◆ **Work to do**
Print the range of lines that opens with the line containing "Turn this picture" and closes with the last line of the listing. Include both ends; print nothing more.

◆ **Input for this task**
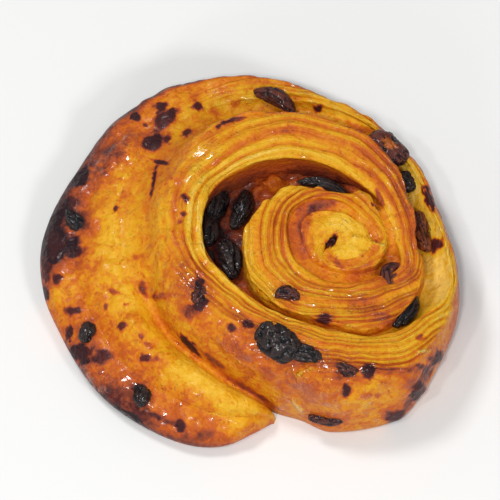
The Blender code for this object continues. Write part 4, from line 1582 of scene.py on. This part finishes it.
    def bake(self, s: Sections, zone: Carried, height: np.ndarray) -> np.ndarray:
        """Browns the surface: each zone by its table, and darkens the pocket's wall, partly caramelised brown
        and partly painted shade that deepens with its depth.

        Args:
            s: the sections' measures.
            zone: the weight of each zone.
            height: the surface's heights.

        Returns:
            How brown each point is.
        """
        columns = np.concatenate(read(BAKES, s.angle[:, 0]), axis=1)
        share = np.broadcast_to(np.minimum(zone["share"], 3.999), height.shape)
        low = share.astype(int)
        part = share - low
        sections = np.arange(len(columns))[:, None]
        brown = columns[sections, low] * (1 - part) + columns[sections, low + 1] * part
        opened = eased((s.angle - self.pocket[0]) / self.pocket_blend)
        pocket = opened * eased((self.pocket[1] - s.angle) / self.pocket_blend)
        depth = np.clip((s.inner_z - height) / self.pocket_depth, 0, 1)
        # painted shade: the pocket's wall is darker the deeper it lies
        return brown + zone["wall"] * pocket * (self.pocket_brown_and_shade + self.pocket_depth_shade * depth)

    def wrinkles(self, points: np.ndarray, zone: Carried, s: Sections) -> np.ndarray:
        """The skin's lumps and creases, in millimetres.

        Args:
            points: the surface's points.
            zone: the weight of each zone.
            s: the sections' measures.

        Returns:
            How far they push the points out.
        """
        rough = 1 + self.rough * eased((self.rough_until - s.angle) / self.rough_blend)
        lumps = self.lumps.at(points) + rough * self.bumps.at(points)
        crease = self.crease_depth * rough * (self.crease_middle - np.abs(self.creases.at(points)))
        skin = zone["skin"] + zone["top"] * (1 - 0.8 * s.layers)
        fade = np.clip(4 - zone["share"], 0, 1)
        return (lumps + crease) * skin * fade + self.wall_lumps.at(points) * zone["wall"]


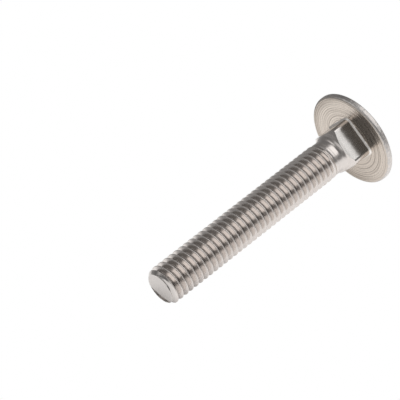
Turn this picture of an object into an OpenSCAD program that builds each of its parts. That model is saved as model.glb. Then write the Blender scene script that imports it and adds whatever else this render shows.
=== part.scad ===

◆ **Result for this exercise**
Turn this picture of an object into an OpenSCAD program that builds each of its parts. That model is saved as model.glb. Then write the Blender scene script that imports it and adds whatever else this render shows.
=== part.scad ===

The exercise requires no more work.